Reproduce the first line and every line after it, exactly, through the one containing "return [(a, a". Leave out the rest.

— START COLLECTED DATA —

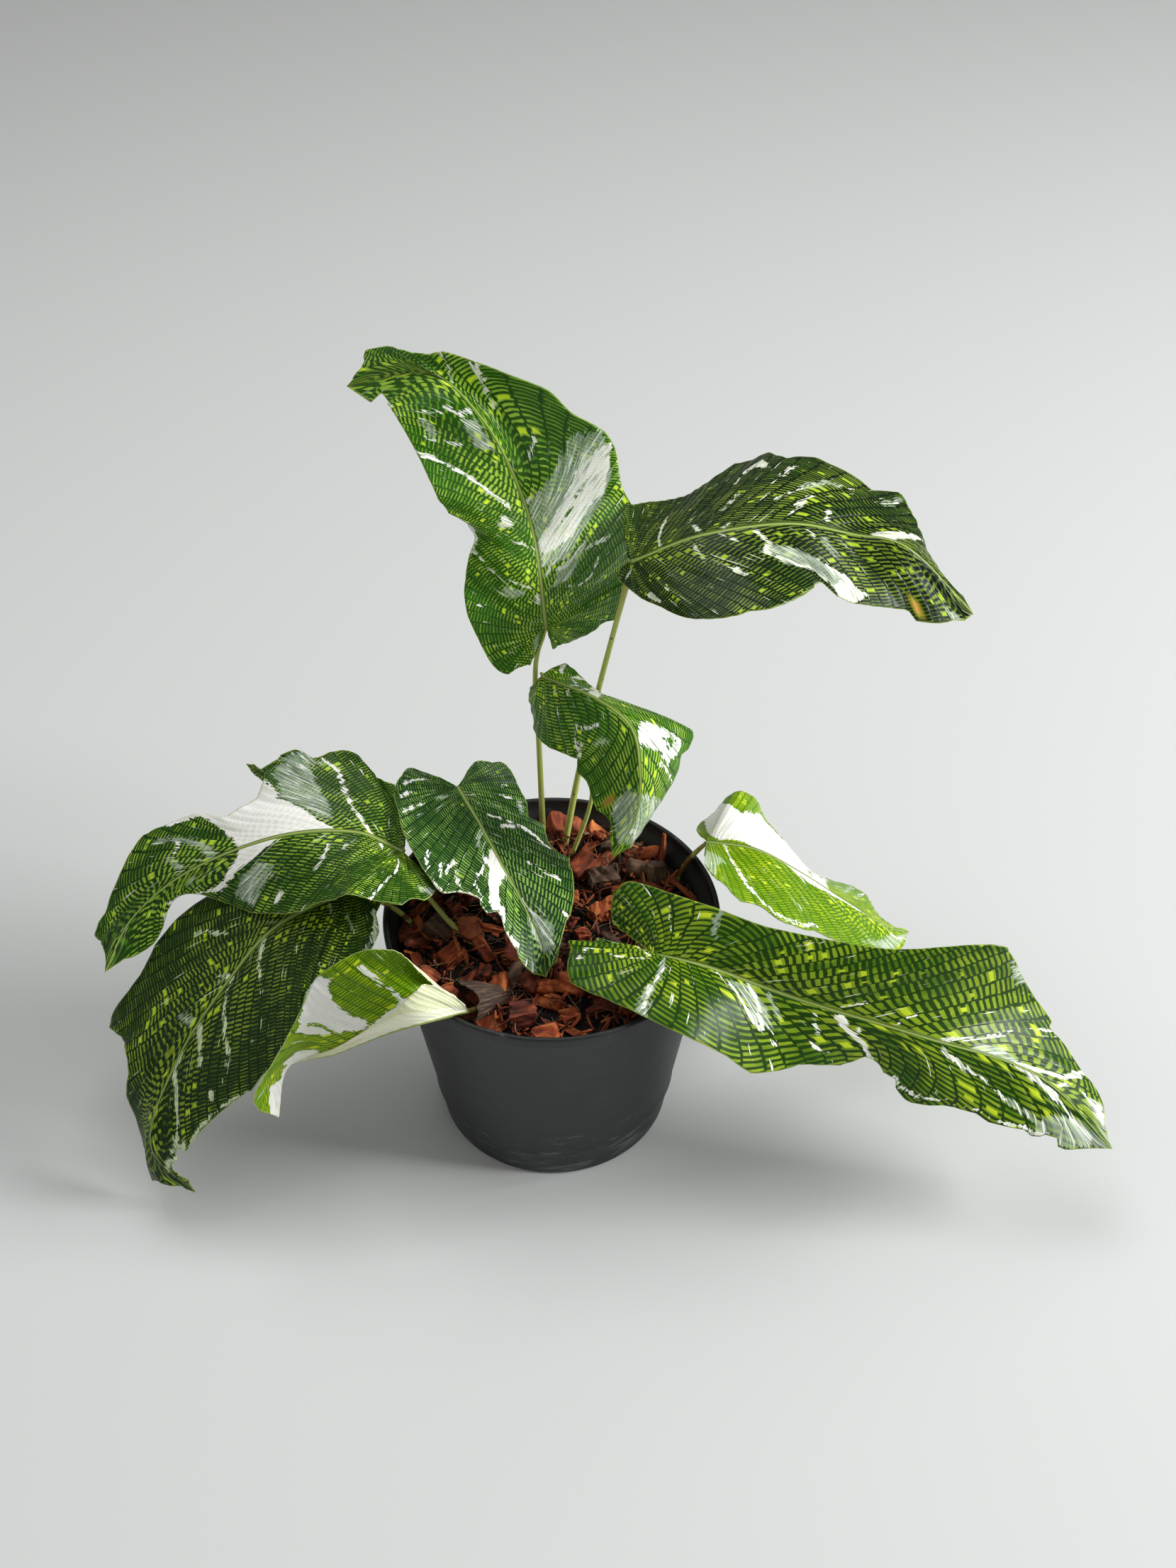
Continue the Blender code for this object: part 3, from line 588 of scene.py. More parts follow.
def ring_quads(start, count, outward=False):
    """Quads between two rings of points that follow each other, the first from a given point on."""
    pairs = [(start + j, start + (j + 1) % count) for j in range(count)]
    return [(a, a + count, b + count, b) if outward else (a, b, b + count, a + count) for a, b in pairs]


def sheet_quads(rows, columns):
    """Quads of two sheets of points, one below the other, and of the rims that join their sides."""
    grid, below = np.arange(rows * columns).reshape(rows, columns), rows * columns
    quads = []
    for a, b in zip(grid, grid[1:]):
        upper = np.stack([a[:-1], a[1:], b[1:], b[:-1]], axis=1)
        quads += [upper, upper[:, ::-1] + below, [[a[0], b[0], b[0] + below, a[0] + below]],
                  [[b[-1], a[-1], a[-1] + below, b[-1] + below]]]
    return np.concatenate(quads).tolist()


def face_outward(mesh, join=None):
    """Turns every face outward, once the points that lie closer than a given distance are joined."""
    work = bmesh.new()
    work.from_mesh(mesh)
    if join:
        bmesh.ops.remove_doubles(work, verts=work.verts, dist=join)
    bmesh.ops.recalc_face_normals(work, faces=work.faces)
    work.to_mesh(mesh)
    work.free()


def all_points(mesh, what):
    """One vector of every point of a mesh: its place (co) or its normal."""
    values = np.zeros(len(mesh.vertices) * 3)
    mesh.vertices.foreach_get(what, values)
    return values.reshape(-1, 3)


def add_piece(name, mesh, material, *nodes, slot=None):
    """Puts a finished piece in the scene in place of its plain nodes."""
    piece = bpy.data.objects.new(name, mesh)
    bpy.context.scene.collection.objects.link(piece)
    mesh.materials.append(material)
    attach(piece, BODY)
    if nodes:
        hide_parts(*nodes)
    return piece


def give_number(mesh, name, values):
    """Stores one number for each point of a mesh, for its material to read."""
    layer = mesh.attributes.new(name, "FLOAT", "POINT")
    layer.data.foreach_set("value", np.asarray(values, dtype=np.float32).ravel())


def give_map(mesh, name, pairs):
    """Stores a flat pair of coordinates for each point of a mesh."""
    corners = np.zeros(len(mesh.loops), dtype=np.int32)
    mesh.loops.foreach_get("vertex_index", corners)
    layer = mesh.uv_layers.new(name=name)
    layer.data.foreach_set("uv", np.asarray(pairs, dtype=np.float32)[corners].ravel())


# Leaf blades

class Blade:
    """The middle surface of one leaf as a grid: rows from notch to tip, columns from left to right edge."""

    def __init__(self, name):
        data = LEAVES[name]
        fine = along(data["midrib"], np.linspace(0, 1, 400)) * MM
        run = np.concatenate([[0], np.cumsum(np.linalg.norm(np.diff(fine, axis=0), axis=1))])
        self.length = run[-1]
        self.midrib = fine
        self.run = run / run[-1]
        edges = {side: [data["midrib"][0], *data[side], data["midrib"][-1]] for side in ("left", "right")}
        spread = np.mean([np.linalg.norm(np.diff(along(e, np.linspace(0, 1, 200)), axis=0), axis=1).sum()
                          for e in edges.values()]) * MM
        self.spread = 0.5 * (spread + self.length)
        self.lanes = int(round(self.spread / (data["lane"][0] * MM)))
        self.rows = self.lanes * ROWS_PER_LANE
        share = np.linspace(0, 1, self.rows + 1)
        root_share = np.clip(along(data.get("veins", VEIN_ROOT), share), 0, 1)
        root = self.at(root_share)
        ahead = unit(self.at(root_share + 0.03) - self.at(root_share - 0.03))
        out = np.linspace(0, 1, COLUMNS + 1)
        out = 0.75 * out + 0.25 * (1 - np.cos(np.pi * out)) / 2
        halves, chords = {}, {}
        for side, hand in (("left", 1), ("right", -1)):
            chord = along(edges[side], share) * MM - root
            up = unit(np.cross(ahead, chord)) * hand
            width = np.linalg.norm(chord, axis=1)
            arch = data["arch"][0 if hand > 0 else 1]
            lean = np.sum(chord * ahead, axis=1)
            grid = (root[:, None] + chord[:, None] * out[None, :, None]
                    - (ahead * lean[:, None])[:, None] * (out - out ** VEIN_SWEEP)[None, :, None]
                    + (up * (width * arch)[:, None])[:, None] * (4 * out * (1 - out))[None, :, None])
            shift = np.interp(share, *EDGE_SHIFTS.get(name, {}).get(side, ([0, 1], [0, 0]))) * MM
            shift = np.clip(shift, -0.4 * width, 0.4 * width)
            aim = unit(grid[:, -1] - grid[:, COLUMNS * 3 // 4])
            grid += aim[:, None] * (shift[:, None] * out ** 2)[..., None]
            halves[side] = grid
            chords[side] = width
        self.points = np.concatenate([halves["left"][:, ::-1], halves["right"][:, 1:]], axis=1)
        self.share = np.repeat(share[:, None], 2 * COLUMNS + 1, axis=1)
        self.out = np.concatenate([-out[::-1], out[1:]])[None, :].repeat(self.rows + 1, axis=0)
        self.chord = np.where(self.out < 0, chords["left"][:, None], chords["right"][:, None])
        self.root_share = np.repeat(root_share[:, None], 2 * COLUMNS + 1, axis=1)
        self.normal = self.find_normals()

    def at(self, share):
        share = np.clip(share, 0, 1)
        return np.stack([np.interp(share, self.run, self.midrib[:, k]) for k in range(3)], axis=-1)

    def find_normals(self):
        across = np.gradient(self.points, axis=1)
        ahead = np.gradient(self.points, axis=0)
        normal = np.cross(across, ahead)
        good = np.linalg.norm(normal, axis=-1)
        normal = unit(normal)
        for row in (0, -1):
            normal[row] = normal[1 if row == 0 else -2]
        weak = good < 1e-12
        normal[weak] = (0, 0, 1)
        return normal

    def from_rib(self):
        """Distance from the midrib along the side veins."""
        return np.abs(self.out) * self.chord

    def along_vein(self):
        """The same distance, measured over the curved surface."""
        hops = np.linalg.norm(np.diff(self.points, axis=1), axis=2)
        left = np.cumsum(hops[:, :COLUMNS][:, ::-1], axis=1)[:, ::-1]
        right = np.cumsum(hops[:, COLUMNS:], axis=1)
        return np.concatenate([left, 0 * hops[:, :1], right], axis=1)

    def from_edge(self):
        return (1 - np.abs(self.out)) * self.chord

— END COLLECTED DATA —

SOLUTION FOR THIS EXERCISE.
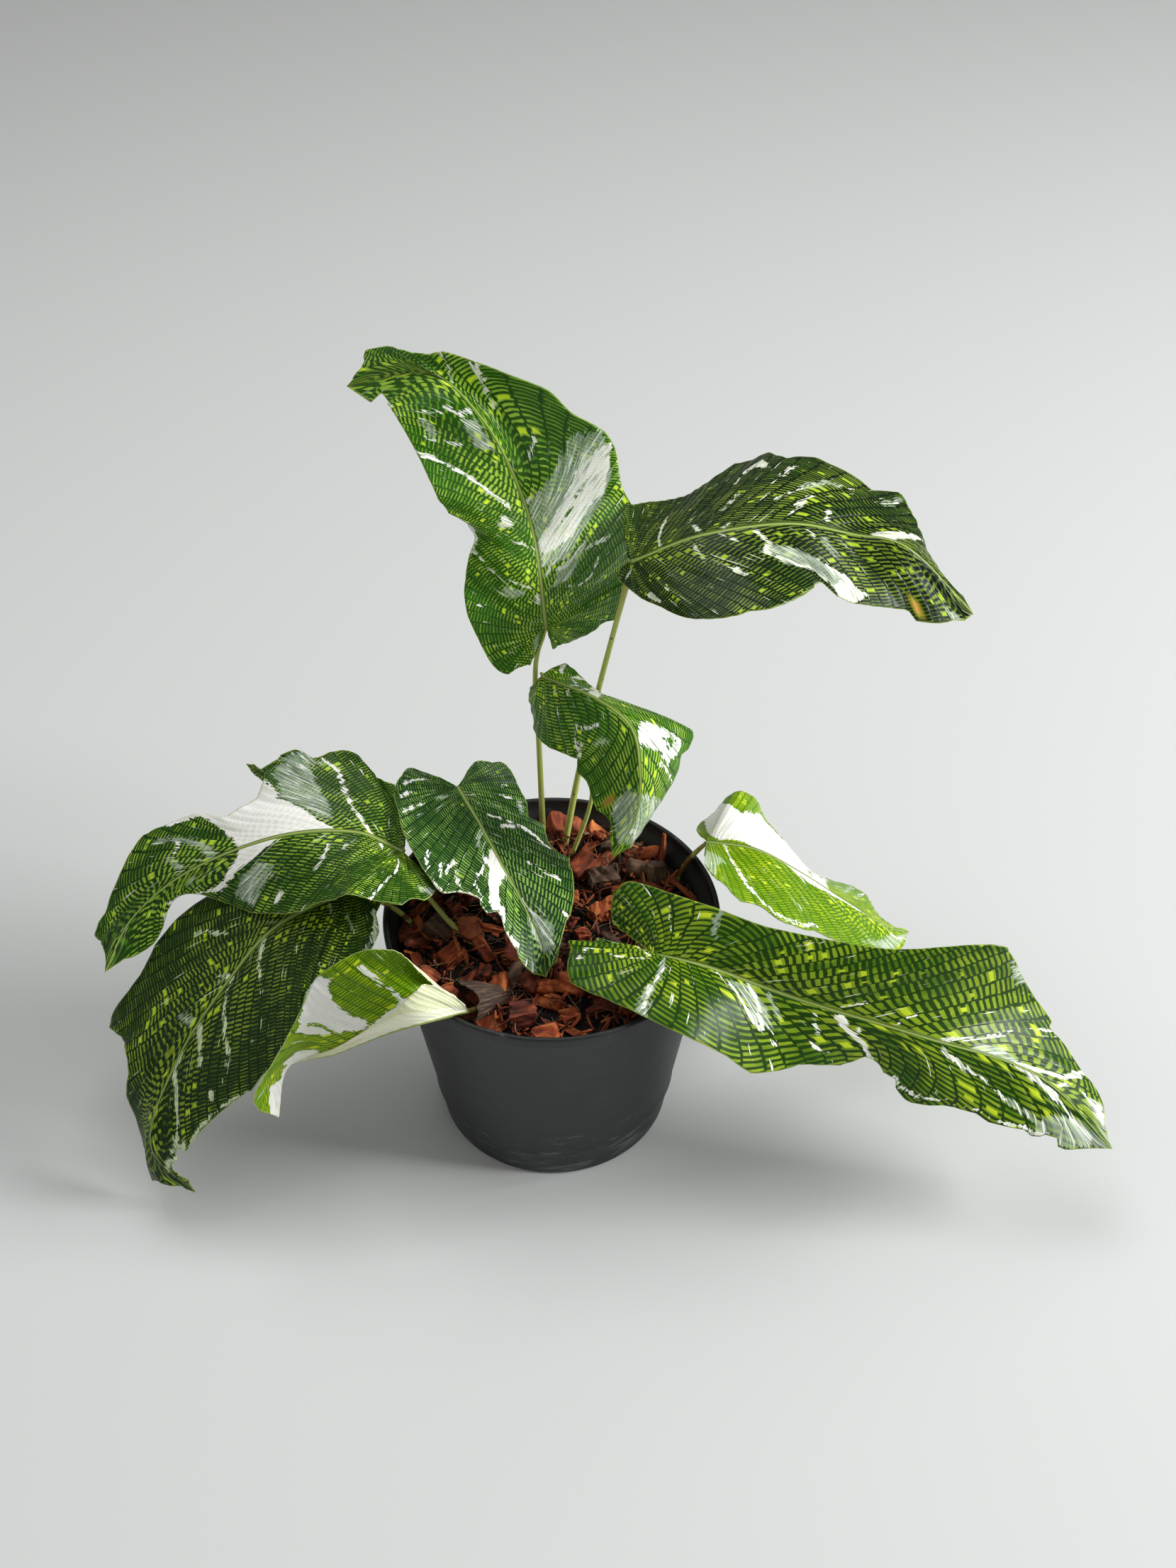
Continue the Blender code for this object: part 3, from line 588 of scene.py. More parts follow.
def ring_quads(start, count, outward=False):
    """Quads between two rings of points that follow each other, the first from a given point on."""
    pairs = [(start + j, start + (j + 1) % count) for j in range(count)]
    return [(a, a + count, b + count, b) if outward else (a, b, b + count, a + count) for a, b in pairs]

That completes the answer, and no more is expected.